A New Multilayered Substrate for Facile Fabrication of Flexible One-Port Lamb Wave Resonator Sensors

While the recent trend of fabricating Lamb wave devices on polymer thick film realizes extremely bendable acoustic wave sensors, the excessive viscous damping of acoustic waves entering the polymer demands operation at relatively low device wavelengths (<= 10 mu m). Consequently, the minimum feature size of these flexible devices is restricted to 2.5 mu m, which pushes toward the maximum resolution offered by contact lithography-based commercial ultraviolet (UV) mask aligners for batch fabrication of these devices. Accordingly, this work proposes a new multilayered zinc oxide (ZnO)/SU-8/ultrathin silicon (Si)/SU-8 substrate to fabricate flexible Lamb wave sensors operating at relatively large device wavelengths, thereby accommodating their facile patterning using low-cost UV-contact lithography.

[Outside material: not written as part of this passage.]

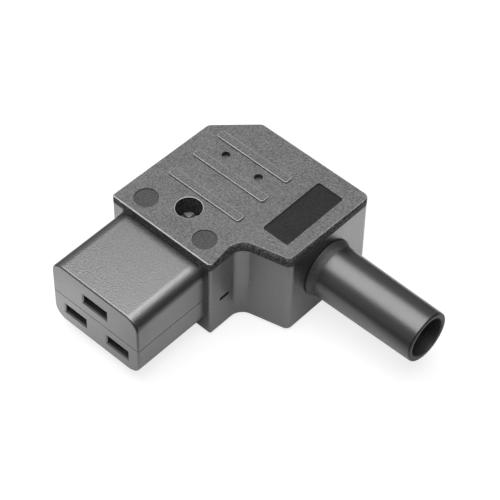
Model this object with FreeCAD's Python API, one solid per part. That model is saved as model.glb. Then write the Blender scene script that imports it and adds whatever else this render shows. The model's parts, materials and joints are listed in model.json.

The proposed substrate attempts to reduce the resonant and nonresonant damping of Lamb waves by leveraging on the near-glassy nature of SU-8 polymer films at room temperature and employing a relatively low film thickness for the polymer. It was experimentally observed that the ZnO/SU-8/Si stack could be utilized to launch the S0 Lamb wave mode at K-2 in the range of 1.1%-1.3% while operating at device wavelengths >= 70 mu m. Further, a narrowband cavity resonance of the mode is excited using a one-port resonator structure with optimized geometry on the flexible multilayered substrate at a device wavelength of 80 mu m and tested for humidity sensing applications. The flexible resonator could provide a sensitivity of similar to 105 kHz/50% relative humidity (RH) and exhibit a similar trend for resonant frequency shift with changes in RH levels under both flat and bent states.